Al-Bolani appealed for more intelligence support from U.S.-led forces, although he noted that “Iraqis have acquired good experience over the past years.”
An al-Qaida front group claimed responsibility for the Sunday attack.
Iraqi forces also have evidence that hard-line Shiite militants are regrouping in Baghdad and some southern provinces like Maysan and Basra, he said.
He was referring to small but well-organized groups that split off from the movement led by Shiite firebrand cleric Muqtada al-Sadr. U.S. officials believe those groups are funded and trained by Iran. The Iranians have denied any links to Shiite extremists in Iraq.
The splinter “special groups” continued attacks against U.S.-led forces even after the anti-U.S. cleric declared a unilateral cease-fire in 2007 and then disbanded his Mahdi Army last year.
The two major factions are Asaib Ahl al-Haq, or League of the Righteous, and Kataeb Hezbollah.
“There are limited activities for these groups in Baghdad, Amarah and Basra but they are being monitored by the security forces, which conduct operations against them,” he added without elaborating.
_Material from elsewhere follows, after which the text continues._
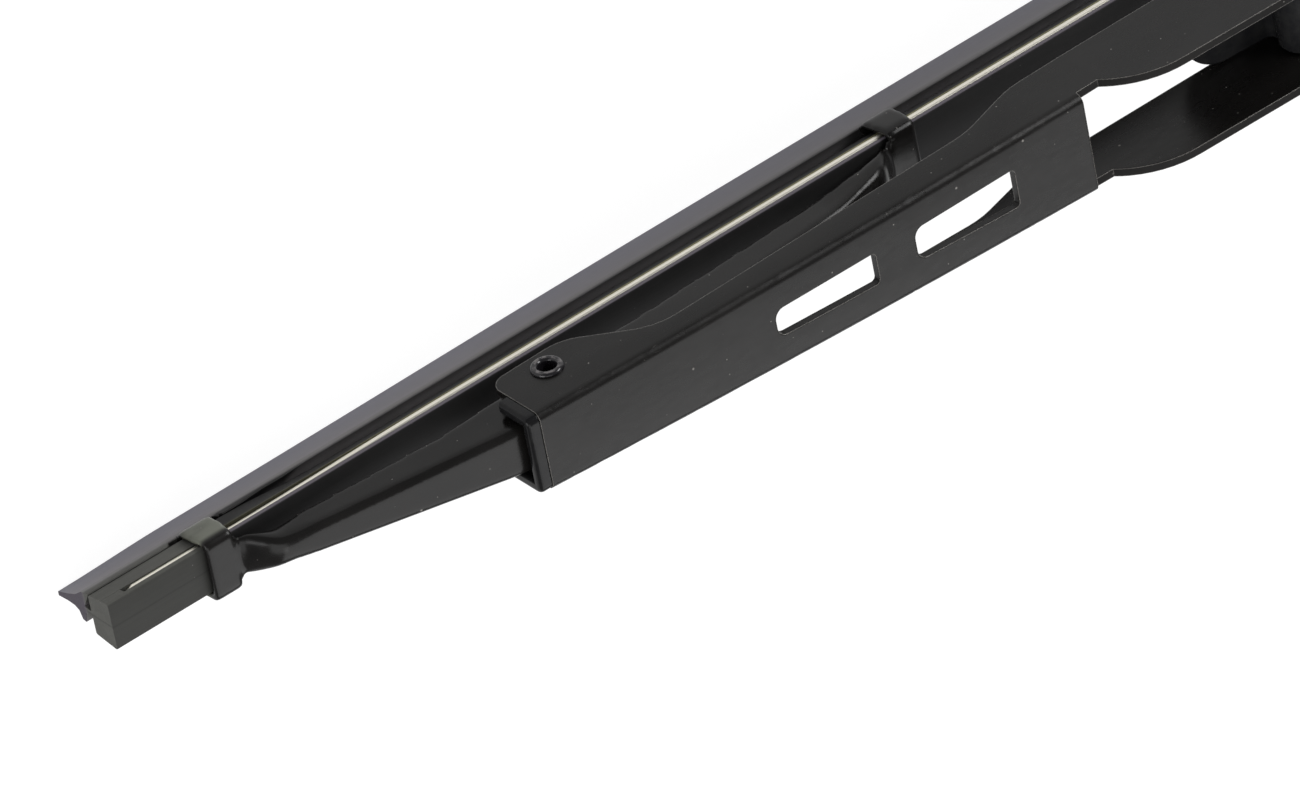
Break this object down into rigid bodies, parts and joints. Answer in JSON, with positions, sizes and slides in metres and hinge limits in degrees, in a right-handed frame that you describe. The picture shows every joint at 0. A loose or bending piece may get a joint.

Amarah is the provincial capital of Maysan.
The Interior Ministry had planned to attract more police recruits to increase its force of nearly 500,000 with the goal of establishing a police brigade in each province.
But al-Bolani said those plans were on hold and the ministry would focus instead on developing the forces it has and redeploying units to areas with the most need.
“We hope that by the middle of this year oil prices will increase to bring in funds to help us implement these plans,” he said.
Iraq’s parliament passed a $58.6 billion budget earlier this month. The original spending plan of $79 billion had to be reduced as oil prices plunged from a mid-July high of $150 a barrel to about $46.
Al-Bolani, a Shiite, boasted that he has succeeded in changing his ministry’s bad reputation as a sectarian institution that had been infiltrated by Shiite militiamen.
So far, about 62,000 ministry employees have been sacked for reasons ranging from sectarianism and links to militias to human rights violations since he took office in 2006, he said.
“I’m happy to have reached this stage but there are still challenges to overcome to build our security forces — and that needs time and huge resources,” he said.